**Problem:**
Report every line from the material that contains the word "What".

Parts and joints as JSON
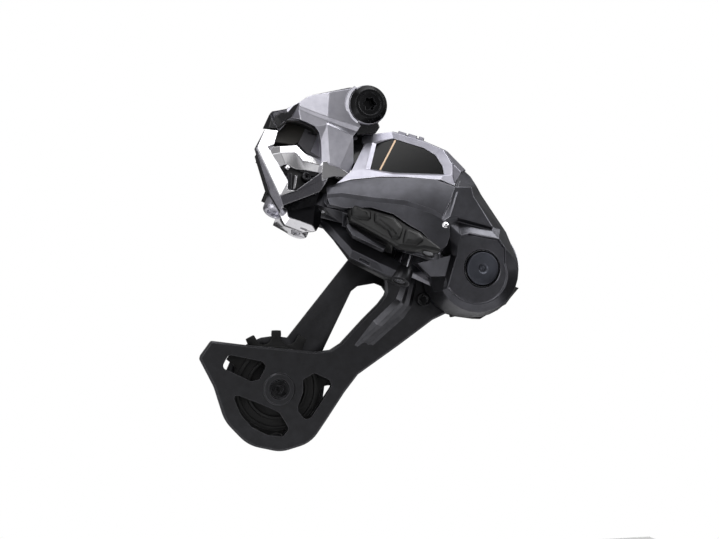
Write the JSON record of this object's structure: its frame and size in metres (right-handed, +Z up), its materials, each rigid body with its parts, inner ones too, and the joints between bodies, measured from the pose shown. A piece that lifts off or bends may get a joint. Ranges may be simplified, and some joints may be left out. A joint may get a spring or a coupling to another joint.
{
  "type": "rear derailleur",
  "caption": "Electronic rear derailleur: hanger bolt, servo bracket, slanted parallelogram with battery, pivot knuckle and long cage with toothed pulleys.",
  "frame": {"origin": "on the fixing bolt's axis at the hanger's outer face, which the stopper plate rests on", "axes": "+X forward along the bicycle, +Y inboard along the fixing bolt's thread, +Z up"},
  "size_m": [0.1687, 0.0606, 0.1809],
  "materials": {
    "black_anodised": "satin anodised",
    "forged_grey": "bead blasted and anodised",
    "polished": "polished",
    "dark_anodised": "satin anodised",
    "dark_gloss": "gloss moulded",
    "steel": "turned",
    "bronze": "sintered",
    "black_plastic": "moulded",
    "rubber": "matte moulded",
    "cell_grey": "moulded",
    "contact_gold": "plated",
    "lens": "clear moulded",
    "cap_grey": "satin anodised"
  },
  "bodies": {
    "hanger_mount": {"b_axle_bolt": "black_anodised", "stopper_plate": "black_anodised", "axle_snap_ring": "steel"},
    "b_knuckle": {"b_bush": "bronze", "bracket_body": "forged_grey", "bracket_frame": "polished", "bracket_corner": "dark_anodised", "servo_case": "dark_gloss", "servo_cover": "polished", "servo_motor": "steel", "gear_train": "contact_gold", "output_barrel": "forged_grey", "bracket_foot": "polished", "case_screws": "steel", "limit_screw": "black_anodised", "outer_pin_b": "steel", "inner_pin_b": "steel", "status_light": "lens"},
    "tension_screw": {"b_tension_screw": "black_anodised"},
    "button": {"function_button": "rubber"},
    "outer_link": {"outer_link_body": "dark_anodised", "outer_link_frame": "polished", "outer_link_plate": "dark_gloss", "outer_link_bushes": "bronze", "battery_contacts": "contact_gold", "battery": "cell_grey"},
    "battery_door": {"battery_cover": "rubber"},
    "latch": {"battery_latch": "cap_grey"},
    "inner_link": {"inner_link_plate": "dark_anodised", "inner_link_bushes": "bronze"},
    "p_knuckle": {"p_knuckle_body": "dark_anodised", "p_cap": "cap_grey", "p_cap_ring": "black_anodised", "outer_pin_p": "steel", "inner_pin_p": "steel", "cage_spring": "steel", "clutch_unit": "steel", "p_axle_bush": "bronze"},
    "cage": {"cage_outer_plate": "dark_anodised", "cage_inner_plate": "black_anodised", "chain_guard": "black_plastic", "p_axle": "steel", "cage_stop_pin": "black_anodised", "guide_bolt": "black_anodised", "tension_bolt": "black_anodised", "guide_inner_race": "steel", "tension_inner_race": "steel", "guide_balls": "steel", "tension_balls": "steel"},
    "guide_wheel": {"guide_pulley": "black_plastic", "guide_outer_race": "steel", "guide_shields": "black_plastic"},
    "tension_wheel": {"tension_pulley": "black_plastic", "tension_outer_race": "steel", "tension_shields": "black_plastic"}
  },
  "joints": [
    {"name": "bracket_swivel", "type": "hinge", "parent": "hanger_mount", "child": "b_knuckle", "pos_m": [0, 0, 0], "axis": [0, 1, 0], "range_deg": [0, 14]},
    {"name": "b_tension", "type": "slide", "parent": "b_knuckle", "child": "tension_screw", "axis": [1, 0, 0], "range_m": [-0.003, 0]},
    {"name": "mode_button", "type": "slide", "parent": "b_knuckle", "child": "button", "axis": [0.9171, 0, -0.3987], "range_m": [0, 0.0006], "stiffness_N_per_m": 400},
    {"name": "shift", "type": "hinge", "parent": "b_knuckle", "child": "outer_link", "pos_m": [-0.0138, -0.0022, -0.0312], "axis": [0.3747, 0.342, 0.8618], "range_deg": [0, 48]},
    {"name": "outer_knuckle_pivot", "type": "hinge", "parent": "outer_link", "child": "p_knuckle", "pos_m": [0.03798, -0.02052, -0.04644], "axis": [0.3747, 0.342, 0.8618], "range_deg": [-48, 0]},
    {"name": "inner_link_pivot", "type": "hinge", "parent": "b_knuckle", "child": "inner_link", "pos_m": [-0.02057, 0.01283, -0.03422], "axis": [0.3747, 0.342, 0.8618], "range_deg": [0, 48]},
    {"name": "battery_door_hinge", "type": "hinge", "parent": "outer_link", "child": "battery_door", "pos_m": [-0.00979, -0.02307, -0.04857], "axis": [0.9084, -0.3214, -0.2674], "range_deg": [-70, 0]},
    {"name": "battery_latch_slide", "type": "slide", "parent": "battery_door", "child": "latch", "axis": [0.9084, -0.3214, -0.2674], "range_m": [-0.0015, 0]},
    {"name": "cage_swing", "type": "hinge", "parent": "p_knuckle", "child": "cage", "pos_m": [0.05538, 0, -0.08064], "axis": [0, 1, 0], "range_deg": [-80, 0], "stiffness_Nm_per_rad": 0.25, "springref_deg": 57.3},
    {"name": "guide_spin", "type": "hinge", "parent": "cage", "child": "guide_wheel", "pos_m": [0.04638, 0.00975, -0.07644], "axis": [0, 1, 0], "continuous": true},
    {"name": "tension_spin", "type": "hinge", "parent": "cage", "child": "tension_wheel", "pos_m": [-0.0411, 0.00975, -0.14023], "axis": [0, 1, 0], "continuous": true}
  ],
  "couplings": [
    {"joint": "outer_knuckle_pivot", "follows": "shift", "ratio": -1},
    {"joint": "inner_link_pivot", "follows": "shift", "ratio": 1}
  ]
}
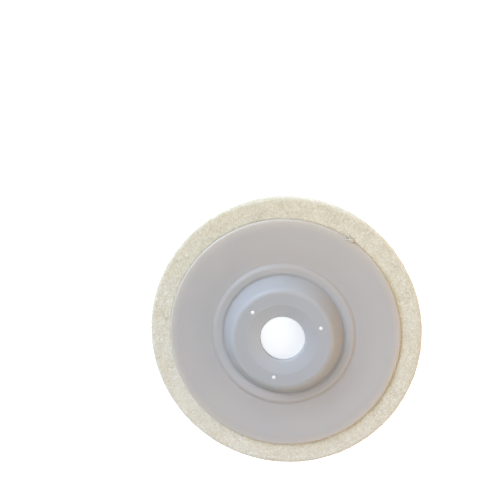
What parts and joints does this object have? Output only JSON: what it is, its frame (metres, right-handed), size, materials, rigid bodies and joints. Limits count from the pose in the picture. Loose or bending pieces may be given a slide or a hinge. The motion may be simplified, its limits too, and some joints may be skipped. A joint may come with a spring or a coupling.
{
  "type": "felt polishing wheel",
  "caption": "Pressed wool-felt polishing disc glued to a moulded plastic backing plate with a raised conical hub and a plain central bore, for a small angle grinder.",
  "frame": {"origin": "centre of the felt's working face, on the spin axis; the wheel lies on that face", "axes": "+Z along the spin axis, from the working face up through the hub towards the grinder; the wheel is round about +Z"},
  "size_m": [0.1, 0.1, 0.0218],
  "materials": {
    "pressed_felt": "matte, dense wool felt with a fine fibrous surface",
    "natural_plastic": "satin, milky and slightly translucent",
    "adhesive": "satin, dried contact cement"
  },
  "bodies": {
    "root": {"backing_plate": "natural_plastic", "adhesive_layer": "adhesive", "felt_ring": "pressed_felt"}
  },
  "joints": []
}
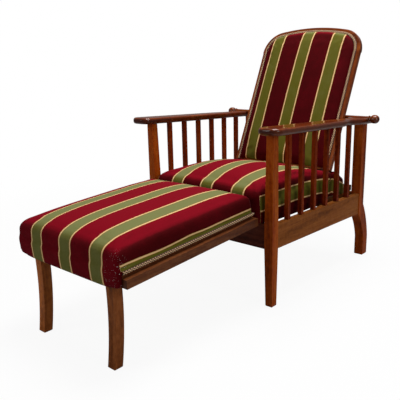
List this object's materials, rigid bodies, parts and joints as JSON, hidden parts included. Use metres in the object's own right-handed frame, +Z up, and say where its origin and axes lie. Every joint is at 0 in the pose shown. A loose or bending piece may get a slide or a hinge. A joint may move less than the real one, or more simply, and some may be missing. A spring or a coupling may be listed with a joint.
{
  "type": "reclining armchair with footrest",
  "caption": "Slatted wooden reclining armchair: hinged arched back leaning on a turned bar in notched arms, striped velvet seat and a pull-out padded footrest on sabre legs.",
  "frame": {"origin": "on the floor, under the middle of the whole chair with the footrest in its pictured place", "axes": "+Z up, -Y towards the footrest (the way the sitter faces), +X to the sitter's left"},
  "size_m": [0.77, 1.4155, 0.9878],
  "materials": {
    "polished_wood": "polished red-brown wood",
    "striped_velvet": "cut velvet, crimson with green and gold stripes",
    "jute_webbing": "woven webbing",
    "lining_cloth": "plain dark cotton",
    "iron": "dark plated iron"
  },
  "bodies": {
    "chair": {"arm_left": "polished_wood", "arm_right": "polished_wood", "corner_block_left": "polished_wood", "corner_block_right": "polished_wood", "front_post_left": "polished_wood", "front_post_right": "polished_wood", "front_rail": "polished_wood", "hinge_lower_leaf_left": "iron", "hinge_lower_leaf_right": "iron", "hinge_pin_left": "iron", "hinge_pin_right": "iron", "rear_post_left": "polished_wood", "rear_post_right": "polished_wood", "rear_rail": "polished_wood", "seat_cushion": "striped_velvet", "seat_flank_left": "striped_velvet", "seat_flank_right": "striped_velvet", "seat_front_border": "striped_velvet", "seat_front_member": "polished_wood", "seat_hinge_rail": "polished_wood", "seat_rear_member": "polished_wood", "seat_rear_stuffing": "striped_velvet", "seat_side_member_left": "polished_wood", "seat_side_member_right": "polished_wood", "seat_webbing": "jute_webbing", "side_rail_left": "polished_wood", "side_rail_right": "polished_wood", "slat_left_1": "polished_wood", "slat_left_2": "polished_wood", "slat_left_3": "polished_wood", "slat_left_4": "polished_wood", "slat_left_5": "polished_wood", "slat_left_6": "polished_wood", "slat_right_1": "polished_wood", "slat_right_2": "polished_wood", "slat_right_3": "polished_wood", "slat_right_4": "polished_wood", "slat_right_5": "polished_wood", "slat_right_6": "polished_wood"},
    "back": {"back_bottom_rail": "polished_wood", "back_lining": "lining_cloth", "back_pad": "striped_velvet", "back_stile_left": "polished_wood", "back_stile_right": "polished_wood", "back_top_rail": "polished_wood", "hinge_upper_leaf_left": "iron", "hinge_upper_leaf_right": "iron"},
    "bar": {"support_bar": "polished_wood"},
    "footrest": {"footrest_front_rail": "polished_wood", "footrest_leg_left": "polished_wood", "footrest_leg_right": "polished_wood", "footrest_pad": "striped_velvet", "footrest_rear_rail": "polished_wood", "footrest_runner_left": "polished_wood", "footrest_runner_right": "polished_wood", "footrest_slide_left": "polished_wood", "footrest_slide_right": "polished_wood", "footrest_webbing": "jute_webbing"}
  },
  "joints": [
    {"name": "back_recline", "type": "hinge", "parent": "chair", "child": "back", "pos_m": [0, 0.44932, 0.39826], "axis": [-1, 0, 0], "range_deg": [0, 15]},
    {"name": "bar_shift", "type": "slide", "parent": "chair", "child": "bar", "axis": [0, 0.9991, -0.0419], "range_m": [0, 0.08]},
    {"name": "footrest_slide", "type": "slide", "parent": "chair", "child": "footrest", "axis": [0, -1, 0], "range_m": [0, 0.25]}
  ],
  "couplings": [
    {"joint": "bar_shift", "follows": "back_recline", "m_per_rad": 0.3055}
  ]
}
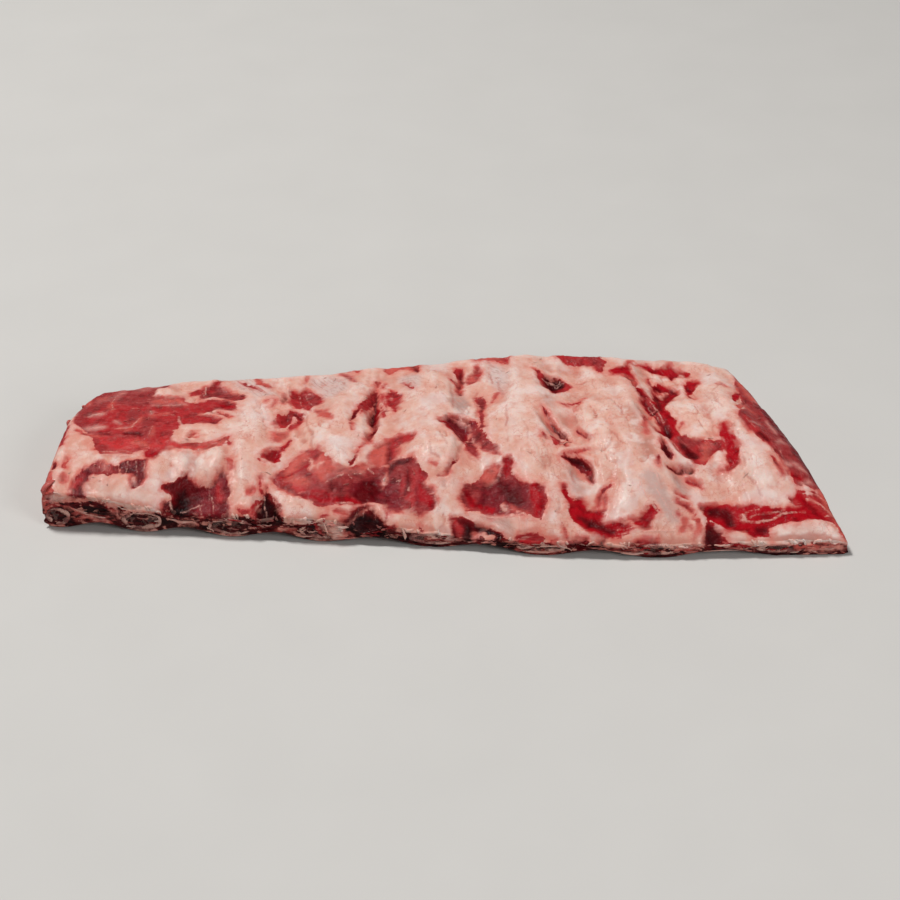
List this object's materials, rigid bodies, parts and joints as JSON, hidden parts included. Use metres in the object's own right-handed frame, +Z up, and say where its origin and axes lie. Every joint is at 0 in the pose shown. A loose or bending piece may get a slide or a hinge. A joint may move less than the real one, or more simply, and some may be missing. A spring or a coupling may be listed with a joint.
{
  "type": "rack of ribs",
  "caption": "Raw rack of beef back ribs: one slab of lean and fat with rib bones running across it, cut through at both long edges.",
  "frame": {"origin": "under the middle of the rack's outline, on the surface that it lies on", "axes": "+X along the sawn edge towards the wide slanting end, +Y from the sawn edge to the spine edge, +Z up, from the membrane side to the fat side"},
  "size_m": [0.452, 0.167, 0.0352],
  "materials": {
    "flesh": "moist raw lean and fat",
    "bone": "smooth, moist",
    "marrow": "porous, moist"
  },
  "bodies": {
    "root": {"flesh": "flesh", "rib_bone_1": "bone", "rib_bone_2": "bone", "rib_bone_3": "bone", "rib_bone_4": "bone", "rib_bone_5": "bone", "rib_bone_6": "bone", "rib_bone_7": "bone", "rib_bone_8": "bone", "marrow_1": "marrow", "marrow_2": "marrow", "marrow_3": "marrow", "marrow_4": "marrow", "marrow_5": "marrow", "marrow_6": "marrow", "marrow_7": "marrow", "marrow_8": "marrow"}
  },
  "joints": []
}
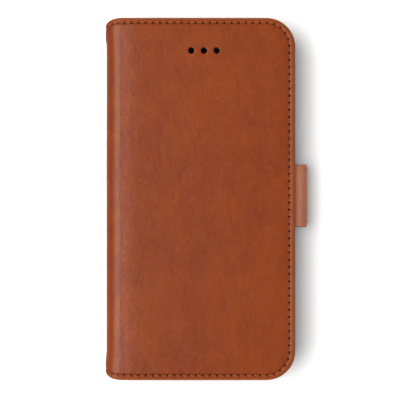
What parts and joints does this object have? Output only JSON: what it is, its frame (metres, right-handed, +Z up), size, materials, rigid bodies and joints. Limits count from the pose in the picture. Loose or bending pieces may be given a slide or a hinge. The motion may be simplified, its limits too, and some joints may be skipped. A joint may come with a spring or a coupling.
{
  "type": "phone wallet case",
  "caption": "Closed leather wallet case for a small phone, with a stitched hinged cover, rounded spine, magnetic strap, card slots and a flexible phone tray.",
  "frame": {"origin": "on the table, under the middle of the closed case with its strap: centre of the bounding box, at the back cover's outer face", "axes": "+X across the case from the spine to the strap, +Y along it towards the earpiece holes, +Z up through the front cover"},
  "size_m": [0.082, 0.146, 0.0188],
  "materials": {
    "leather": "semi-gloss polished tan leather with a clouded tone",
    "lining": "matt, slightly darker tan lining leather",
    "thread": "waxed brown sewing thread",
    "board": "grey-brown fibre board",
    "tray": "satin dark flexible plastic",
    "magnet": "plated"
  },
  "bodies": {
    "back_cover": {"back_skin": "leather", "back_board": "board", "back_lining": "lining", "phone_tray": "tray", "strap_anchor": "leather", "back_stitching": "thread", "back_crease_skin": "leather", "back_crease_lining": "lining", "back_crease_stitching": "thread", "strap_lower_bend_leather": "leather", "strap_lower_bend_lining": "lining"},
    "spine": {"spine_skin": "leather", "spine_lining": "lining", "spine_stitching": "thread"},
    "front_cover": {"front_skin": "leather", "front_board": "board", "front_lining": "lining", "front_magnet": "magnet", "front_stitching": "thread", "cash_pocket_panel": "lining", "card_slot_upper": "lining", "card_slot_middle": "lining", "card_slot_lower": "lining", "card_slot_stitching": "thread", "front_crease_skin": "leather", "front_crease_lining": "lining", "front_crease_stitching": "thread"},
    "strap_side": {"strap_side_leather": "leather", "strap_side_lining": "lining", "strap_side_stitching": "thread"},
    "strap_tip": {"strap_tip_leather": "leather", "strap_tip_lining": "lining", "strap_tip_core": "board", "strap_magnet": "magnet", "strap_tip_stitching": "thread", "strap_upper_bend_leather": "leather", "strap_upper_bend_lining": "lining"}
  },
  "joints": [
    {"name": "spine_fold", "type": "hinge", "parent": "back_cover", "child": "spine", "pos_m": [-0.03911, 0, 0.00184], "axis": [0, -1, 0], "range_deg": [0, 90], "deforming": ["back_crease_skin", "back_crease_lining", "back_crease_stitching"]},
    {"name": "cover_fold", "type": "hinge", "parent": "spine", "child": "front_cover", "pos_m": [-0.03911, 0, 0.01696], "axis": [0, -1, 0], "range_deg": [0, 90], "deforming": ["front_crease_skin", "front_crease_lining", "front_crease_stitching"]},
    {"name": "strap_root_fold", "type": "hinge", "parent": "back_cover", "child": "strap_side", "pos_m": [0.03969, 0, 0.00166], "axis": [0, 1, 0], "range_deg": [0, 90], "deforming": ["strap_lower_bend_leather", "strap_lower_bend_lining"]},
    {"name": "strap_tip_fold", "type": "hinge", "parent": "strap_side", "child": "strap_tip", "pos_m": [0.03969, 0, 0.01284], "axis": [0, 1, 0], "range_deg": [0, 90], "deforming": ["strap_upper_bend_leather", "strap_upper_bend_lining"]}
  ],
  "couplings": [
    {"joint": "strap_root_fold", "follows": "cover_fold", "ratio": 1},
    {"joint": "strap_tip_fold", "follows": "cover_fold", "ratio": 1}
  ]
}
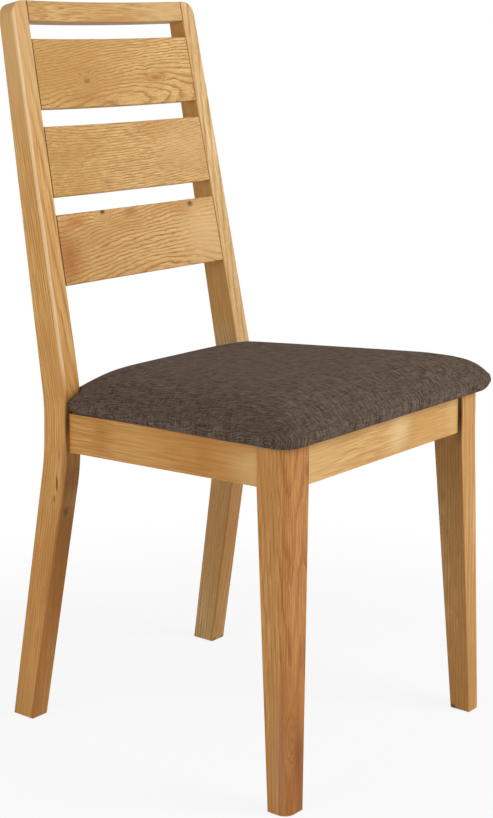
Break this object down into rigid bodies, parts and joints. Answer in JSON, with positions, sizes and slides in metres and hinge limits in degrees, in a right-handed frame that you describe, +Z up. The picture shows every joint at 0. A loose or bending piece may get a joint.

**Output below:**
What parts and joints does this object have? Output only JSON: what it is, its frame (metres, right-handed), size, materials, rigid bodies and joints. Limits count from the pose in the picture. Loose or bending pieces may be given a slide or a hinge. The motion may be simplified, its limits too, and some joints may be skipped. A joint may come with a spring or a coupling.
What parts and joints does this object have? Output only JSON: what it is, its frame (metres, right-handed, +Z up), size, materials, rigid bodies and joints. Limits count from the pose in the picture. Loose or bending pieces may be given a slide or a hinge. The motion may be simplified, its limits too, and some joints may be skipped. A joint may come with a spring or a coupling.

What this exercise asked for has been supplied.